Так, к универсальным чертам фольклорной поэтики может быть отнесена повышенная частотность и расширенная сфера функционирования словообразовательных моделей с уменьшительно-ласкательными суффиксами, охватывающих не только конкретную, но и абстрактную область лексики (ср. смерётушка, желаньицо, живленьице, постелюшка, тоскикушка, прегрешеньица, тошнёшенько, неможеньицо, сиротаньицо, гладёшенько, красёшенько и т. д.), что характерно и для карельских причитаний [Степанова 2004: 6]. Особенностью русского поэтического языка можно считать обилие многоприставочных глаголов (приизвиются, приокинутъся, приобзариться, изнавешана, изнасажена, вспорожены, воспокинула, воспотешите, принаплачешься и т. п.); употребительность сдвоенных глаголов (разбросаны-раскиданы, стоснется-сгорюнится, позаныло-позаржавело, сгибается-мотается, ждать-дожидатися, ноет-ржавеет и т. п.) и ряд других языковых черт.

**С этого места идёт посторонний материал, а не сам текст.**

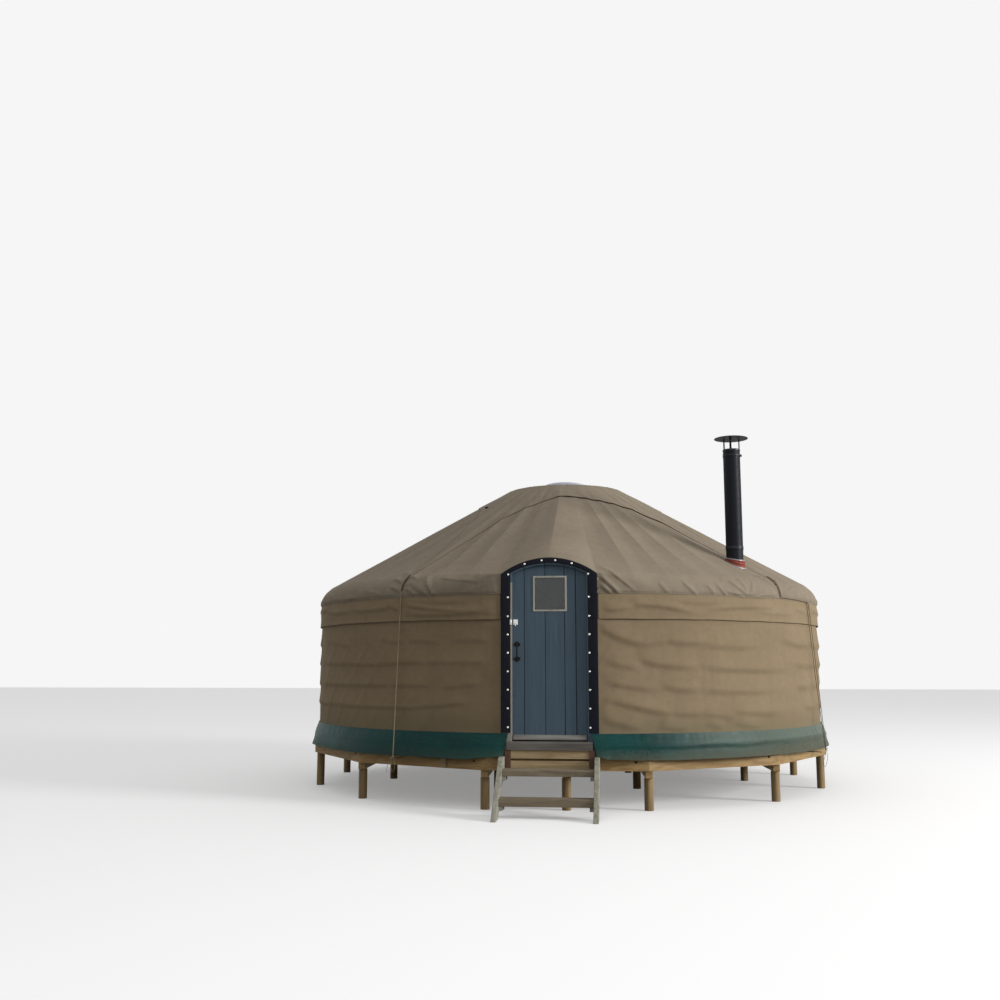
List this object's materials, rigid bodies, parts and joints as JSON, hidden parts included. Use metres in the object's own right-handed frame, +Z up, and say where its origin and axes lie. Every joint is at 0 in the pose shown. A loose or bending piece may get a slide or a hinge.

Безусловно универсальный характер носит сам принцип иносказательности, используемый в разной степени разными жанрами фольклора и, в частности, признанный одной из самых ярких особенностей языка карельских причитаний. Составленный А. С. Степановой словарь так называемых метафорических замен содержит полный корпус иносказательных номинаций главных персонажей, природных и предметных реалий и важнейших концептов карельских плачей, например, мать – «вскормившая грудью», «качавшая в колыбели», «выносившая, выпестовавшая, взрастившая» и т. п., отец – «мой знатный хороший», «мой мудрый хороший», «мой щедрый милостивый» и т. п., «тот свет» – «вековечные местечки», «невозвратные дороженьки», «безмолвные места» и т. п., горе – «десятикратные большие печалюшки», «во весь мир тоска», «с сосен высотой печалюшки» и т. п.